Big data provides ample amounts of raw material from which machine learning systems can derive insights. By combining them, organizations are producing significant analytics findings and results. However, in order to fully harness the combined power of big data and machine learning, it's important to first understand what each is and can do on its own. Let's look at big data vs. machine learning.
Key differences between big data and machine learning
Big data is, of course, data. The term itself embodies the idea of working with large quantities of data. But data quantity, or volume, is just one of the attributes of big data. Various other "V's" also must be considered. For example, the following list includes seven V's:
- Volume. Just dealing with the challenges of storing big data can be a significant undertaking for many organizations. In today's world, it's not uncommon for companies to be processing terabytes, petabytes or even exabytes of data daily.
- Velocity. Much of that data is not just static and sitting at rest. In many big data systems, the data is generated, transformed and analyzed at a high velocity. Some big data applications require extremely high processing and analysis speeds, where seconds or milliseconds matter to keep up with the incoming data.
- Variety. Big data comes in various structured, unstructured and semistructured formats. In addition to spreadsheet and transaction data, it's not uncommon for big data environments to include videos, images, text, documents, sensor data, log files and other types of data.
- Veracity. Because big data typically is collected from a variety of sources, and in a variety of forms, data quality also varies. Veracity refers to the data's accuracy and trustworthiness. Successfully addressing data veracity challenges requires cleansing data to remove duplicate records, fix errors and inconsistencies, reduce noise and eliminate other irregularities.
- Validity. This builds upon the concept of veracity by focusing on how to apply sets of big data in different use cases. Just because data was generated for one application doesn't mean it's applicable to another. Effective data analysis depends on identifying the right data so invalid findings and insights aren't produced. Likewise, old data might no longer be relevant.
- Visualization. People's eyes often glaze over when looking at lots of data on a screen. Visualizing large amounts of complex data using charts, graphs, heatmaps and other types of data visualizations is an effective way of conveying insights found in the data.
- Value. At the end of the day, you need to get business value from your data. If you're doing all the work -- and spending all the money -- to collect, store, process and analyze sets of big data, you want to be sure your organization is realizing the expected benefits and not simply hoarding data.
Big data analytics is the overall process of exploring and analyzing sets of big data. It incorporates disciplines such as data mining, predictive modeling, statistical analysis and machine learning. The cornerstone of modern AI applications, machine learning provides considerable value to organizations by deriving higher-level insights from big data than other types of analytics can deliver.
Machine learning systems are able to learn about data and adapt over time without following specific instructions or programmed code. In the past, companies built complex, rules-based systems for a vast range of analytics and reporting uses, but they often were brittle and unable to handle continually changing business needs. Now, with machine learning, companies are better positioned to improve their decision-making, business operations and predictive analysis capabilities on an ongoing basis.

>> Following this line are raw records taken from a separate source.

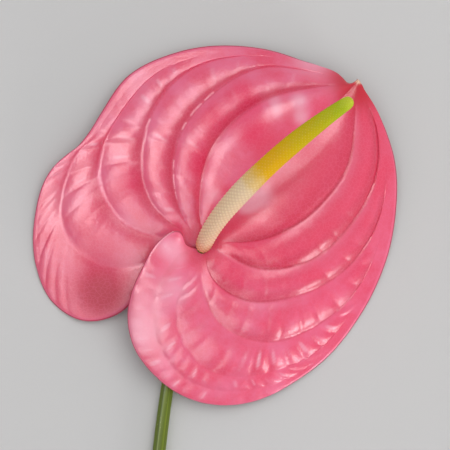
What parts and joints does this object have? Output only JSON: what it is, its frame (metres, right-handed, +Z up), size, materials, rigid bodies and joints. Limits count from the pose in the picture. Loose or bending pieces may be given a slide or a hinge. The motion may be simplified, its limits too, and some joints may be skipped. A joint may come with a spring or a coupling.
{
  "type": "cut anthurium",
  "caption": "Cut anthurium flower lying face up: a heart-shaped pink spathe, a curved cream-to-green spadix and a long bare green stem, for a vase, a bouquet or a table.",
  "frame": {"origin": "middle of the flower's footprint on the surface it lies on", "axes": "+Y along the stem towards the flower, +Z up out of the spathe's face, +X to the right of both"},
  "size_m": [0.1472, 0.3834, 0.0551],
  "materials": {
    "spathe": "living blade with a waxy gloss; pink with lighter pillows between sunken veins",
    "spadix": "satin, covered in tiny bumpy florets; cream at the foot, golden in the middle, green at the tip",
    "stem": "smooth satin green skin with faint lengthwise streaks"
  },
  "bodies": {
    "root": {"spathe": "spathe", "spadix": "spadix", "stem": "stem"}
  },
  "joints": []
}
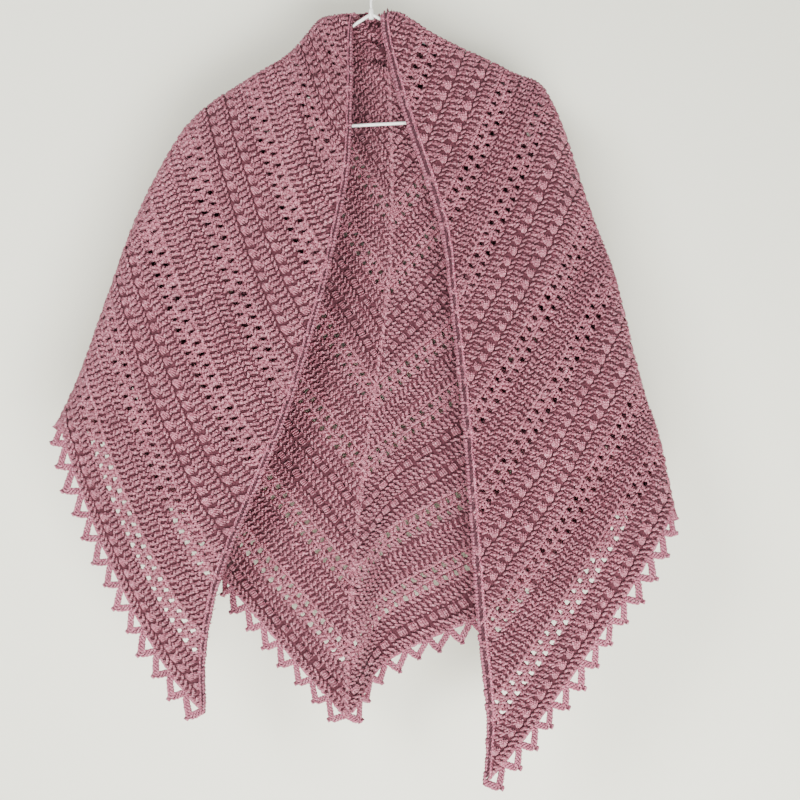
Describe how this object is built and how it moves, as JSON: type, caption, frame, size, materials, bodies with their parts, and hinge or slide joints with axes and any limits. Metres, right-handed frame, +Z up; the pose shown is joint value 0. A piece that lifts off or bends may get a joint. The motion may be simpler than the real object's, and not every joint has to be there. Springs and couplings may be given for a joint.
{
  "type": "crocheted shawl on a wire hanger",
  "caption": "Triangular crocheted shawl with open mesh rows, cluster rows and a pointed loop border, hung open-fronted over a white wire hanger.",
  "frame": {"origin": "underside of the top of the hanger's hook, where the hanger hangs", "axes": "+Z up, +X to the right as seen from the front, the open front of the shawl faces -Y"},
  "size_m": [0.7086, 0.167, 0.9719],
  "materials": {
    "shawl_yarn": "heathered plied yarn, matt",
    "edging_yarn": "heathered plied yarn, matt",
    "hanger_wire": "smooth white coating"
  },
  "bodies": {
    "root": {"body_left_front_upper": "shawl_yarn", "body_left_front_lower": "shawl_yarn", "body_left_back_upper": "shawl_yarn", "body_left_back_lower": "shawl_yarn", "body_right_front_upper": "shawl_yarn", "body_right_front_lower": "shawl_yarn", "body_right_back_upper": "shawl_yarn", "body_right_back_lower": "shawl_yarn", "loop_border_left_front": "edging_yarn", "loop_border_left_back": "edging_yarn", "loop_border_right_front": "edging_yarn", "loop_border_right_back": "edging_yarn", "top_edge_band_left": "edging_yarn", "top_edge_band_right": "edging_yarn", "hanger_frame": "hanger_wire", "hanger_hook": "hanger_wire"}
  },
  "joints": []
}
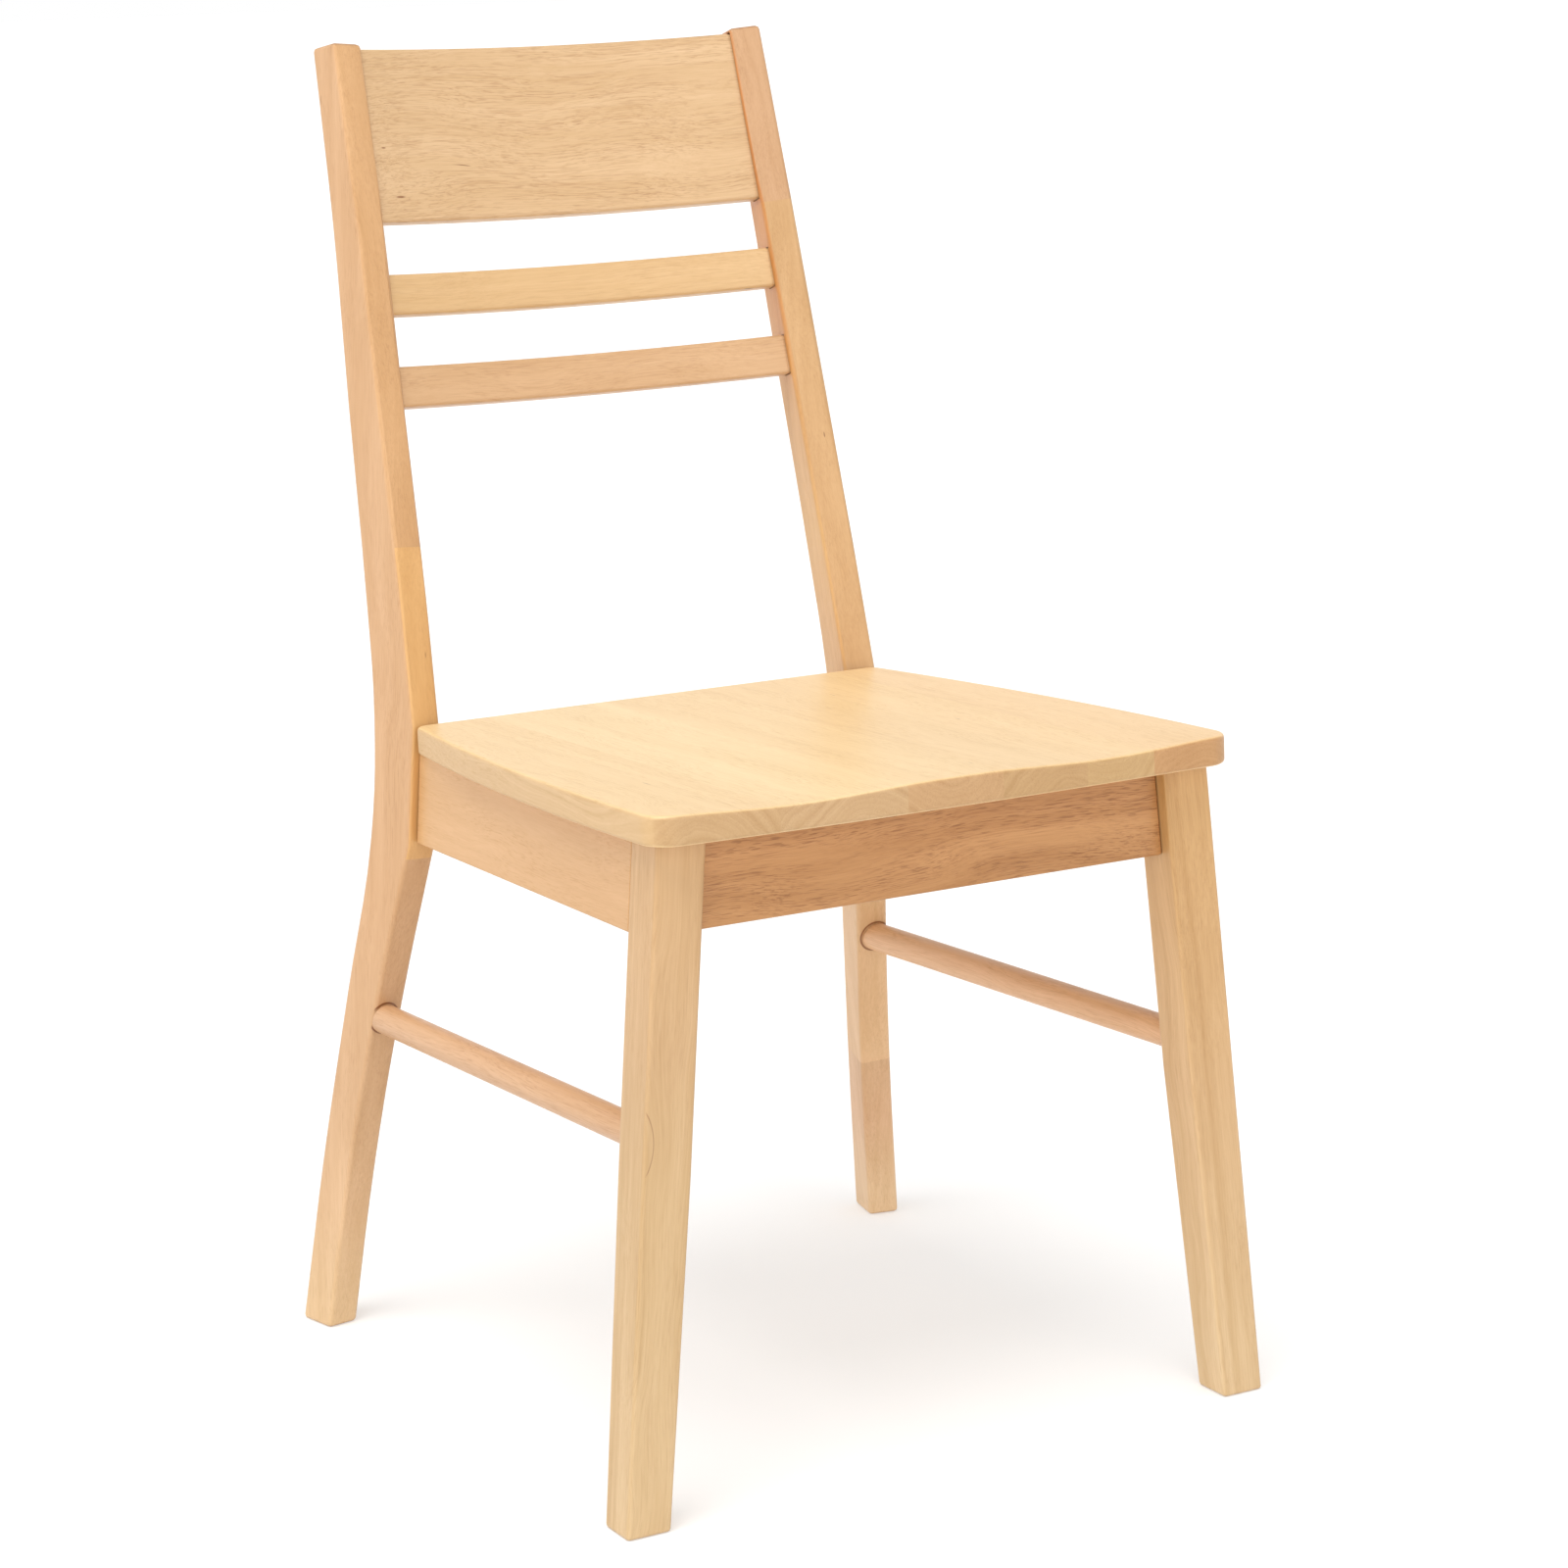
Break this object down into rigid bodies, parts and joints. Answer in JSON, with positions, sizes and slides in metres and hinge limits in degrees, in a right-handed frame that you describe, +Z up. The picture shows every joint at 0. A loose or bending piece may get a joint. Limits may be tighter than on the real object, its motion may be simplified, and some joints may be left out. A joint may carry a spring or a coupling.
{
  "type": "dining chair",
  "caption": "Wooden dining chair with a plank seat, splayed legs, round side stretchers, raked posts and curved back slats, for sitting at a table.",
  "frame": {"origin": "on the floor under the middle of the chair's bounding box", "axes": "-Y the front, +Z up, +X the sitter's left"},
  "size_m": [0.4752, 0.5464, 0.879],
  "materials": {
    "seat_wood": "satin lacquer",
    "leg_wood": "satin lacquer",
    "post_wood": "satin lacquer",
    "front_apron_wood": "satin lacquer",
    "apron_wood": "satin lacquer",
    "slat_wood": "satin lacquer",
    "stretcher_wood": "satin lacquer",
    "block_wood": "bare planed wood",
    "dowel_wood": "bare turned wood",
    "screw_steel": "zinc plated"
  },
  "bodies": {
    "root": {"seat_panel": "seat_wood", "front_leg_left": "leg_wood", "front_leg_right": "leg_wood", "back_post_left": "post_wood", "back_post_right": "post_wood", "front_apron": "front_apron_wood", "back_apron": "apron_wood", "side_apron_left": "apron_wood", "side_apron_right": "apron_wood", "crest_slat": "slat_wood", "middle_slat": "slat_wood", "lower_slat": "slat_wood", "side_stretcher_left": "stretcher_wood", "side_stretcher_right": "stretcher_wood", "corner_block_front_left": "block_wood", "corner_block_front_left_end_screw": "screw_steel", "corner_block_front_left_side_screw": "screw_steel", "corner_block_front_left_seat_screw": "screw_steel", "corner_block_front_right": "block_wood", "corner_block_front_right_end_screw": "screw_steel", "corner_block_front_right_side_screw": "screw_steel", "corner_block_front_right_seat_screw": "screw_steel", "corner_block_back_left": "block_wood", "corner_block_back_left_end_screw": "screw_steel", "corner_block_back_left_side_screw": "screw_steel", "corner_block_back_left_seat_screw": "screw_steel", "corner_block_back_right": "block_wood", "corner_block_back_right_end_screw": "screw_steel", "corner_block_back_right_side_screw": "screw_steel", "corner_block_back_right_seat_screw": "screw_steel", "dowel_front_apron_left_upper": "dowel_wood", "dowel_front_apron_left_lower": "dowel_wood", "dowel_front_apron_right_upper": "dowel_wood", "dowel_front_apron_right_lower": "dowel_wood", "dowel_back_apron_left_upper": "dowel_wood", "dowel_back_apron_left_lower": "dowel_wood", "dowel_back_apron_right_upper": "dowel_wood", "dowel_back_apron_right_lower": "dowel_wood", "dowel_side_apron_left_front_upper": "dowel_wood", "dowel_side_apron_left_front_lower": "dowel_wood", "dowel_side_apron_left_back_upper": "dowel_wood", "dowel_side_apron_left_back_lower": "dowel_wood", "dowel_side_apron_right_front_upper": "dowel_wood", "dowel_side_apron_right_front_lower": "dowel_wood", "dowel_side_apron_right_back_upper": "dowel_wood", "dowel_side_apron_right_back_lower": "dowel_wood"}
  },
  "joints": []
}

Using big data and machine learning together
Big data and machine learning aren't competing concepts or mutually exclusive. To the contrary, when combined, they provide the opportunity to achieve some incredible results. In fact, successfully dealing with all the V's of big data helps make machine learning models more accurate and powerful. Effective big data management approaches improve machine learning by giving analytics teams the large quantities of high-quality, relevant data needed to successfully build those models.
Many organizations have already discovered the power of big data analytics enhanced by machine learning. For example, Netflix uses machine learning algorithms to better understand the viewing preferences of individual users and then provide better recommendations, helping to keep people on its streaming platform for longer. Similarly, Google uses machine learning to provide users with a more personalized experience, not only for search but also to build predictive text into emails and give optimized directions to Google Maps users.
The amount of data being generated continues to grow at an astounding rate. Market research firm IDC predicts that 180 zettabytes of data will be created and replicated worldwide in 2025, almost three times more than the 64.2 zettabytes it counted for 2020. As enterprises continue to store and analyze huge volumes of data, the only way they'll possibly be able to make sense of it all is with the help of machine learning.
Thanks to the work of data scientists, machine learning engineers and other data management and analytics professionals, more companies are using big data, machine learning and data visualization tools together to power predictive and prescriptive analytics applications that help business leaders make better decisions. In the coming years, it will be no surprise if companies that don't combine big data and machine learning are left behind by competitors that do.